I comitati realizzano corsi di lingua italiana e manifestazioni culturali di vario genere, dall'arte figurativa alla musica, dallo sport al cinema, dal teatro alla moda, fino alla letteratura. Per mezzo dei Comitati all'estero, inoltre, la "Dante Alighieri" istituisce scuole, biblioteche, diffonde libri e pubblicazioni, promuove conferenze, escursioni culturali e manifestazioni artistiche e musicali, assegna premi e borse di studio.

La sede centrale è a Roma, in Palazzo Firenze. La società è presieduta dall'ambasciatore Bruno Bottai. Il Consiglio è composto dai Vicepresidenti Marella Agnelli, Alberto Arbasino, Gianni Letta e Paolo Peluffo.

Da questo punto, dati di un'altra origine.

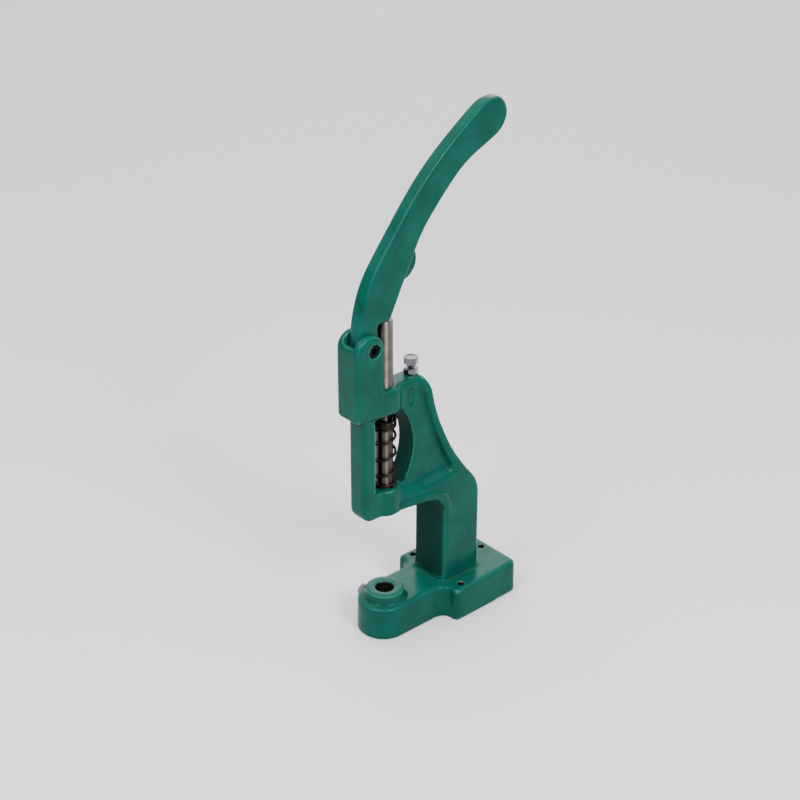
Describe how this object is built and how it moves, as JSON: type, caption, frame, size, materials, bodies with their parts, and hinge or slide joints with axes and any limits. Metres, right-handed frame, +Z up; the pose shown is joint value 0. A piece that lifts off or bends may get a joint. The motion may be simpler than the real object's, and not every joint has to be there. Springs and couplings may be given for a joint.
{
  "type": "eyelet machine",
  "caption": "Green cast hand press: a lever on a front pivot drives a spring-returned ram down onto a die anvil, on a base plate for bolting to a bench.",
  "frame": {"origin": "on the bench plane, under the axis of the ram and of the die socket", "axes": "+Z up along the ram; -Y towards the nose, the operator's side; +Y towards the column; the lever swings in the YZ plane"},
  "size_m": [0.0738, 0.1565, 0.4284],
  "materials": {
    "green_enamel": "hammered green enamel on cast iron",
    "ground_steel": "ground bar, lightly oiled",
    "blackened_spring_steel": "dark wire with an oil film",
    "black_oxide_steel": "black oxide",
    "zinc_steel": "dull zinc plating"
  },
  "bodies": {
    "frame": {"frame_casting": "green_enamel", "pivot_screw": "black_oxide_steel", "stop_lock_nut": "zinc_steel", "return_spring": "blackened_spring_steel"},
    "lever": {"lever": "green_enamel"},
    "ram": {"ram": "ground_steel", "ram_cross_pin": "blackened_spring_steel", "spring_washer": "ground_steel"},
    "stop": {"stop_bolt": "zinc_steel"},
    "clamp": {"die_clamp_screw": "zinc_steel"}
  },
  "joints": [
    {"name": "lever_pivot", "type": "hinge", "parent": "frame", "child": "lever", "pos_m": [0, -0.0198, 0.262], "axis": [-1, 0, 0], "range_deg": [0, 73]},
    {"name": "ram_slide", "type": "slide", "parent": "frame", "child": "ram", "axis": [0, 0, -1], "range_m": [0, 0.0332], "stiffness_N_per_m": 1100, "springref_m": -0.02, "deforming": ["return_spring"]},
    {"name": "stop_bolt_adjust", "type": "slide", "parent": "frame", "child": "stop", "axis": [0, 0, -1], "range_m": [0, 0.003]},
    {"name": "die_clamp", "type": "slide", "parent": "frame", "child": "clamp", "axis": [1, 0, 0], "range_m": [0, 0.002]}
  ],
  "couplings": [
    {"joint": "ram_slide", "follows": "lever_pivot", "m_per_rad": 0.026}
  ]
}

La Certificazione Società Dante Alighieri

Dal 1993, in base alla convenzione n. 1903 del 4 novembre con il Ministero degli Affari Esteri, la Società Dante Alighieri opera per la certificazione dell'italiano di qualità con un proprio certificato PLIDA; che significa: Progetto Lingua Italiana Dante Alighieri. La Certificazione PLIDA è riconosciuta dal Ministero del Lavoro e delle Politiche Sociali (decreto 18/10/2002), e dal Ministero della Pubblica Istruzione, dell'Università e della Ricerca (convenzione 11/2/2004), e attesta la competenza in italiano come lingua straniera secondo una scala di sei livelli rappresentativi di altrettanti fasi del percorso di apprendimento della lingua che corrispondono a quelli stabiliti dal Consiglio d'Europa.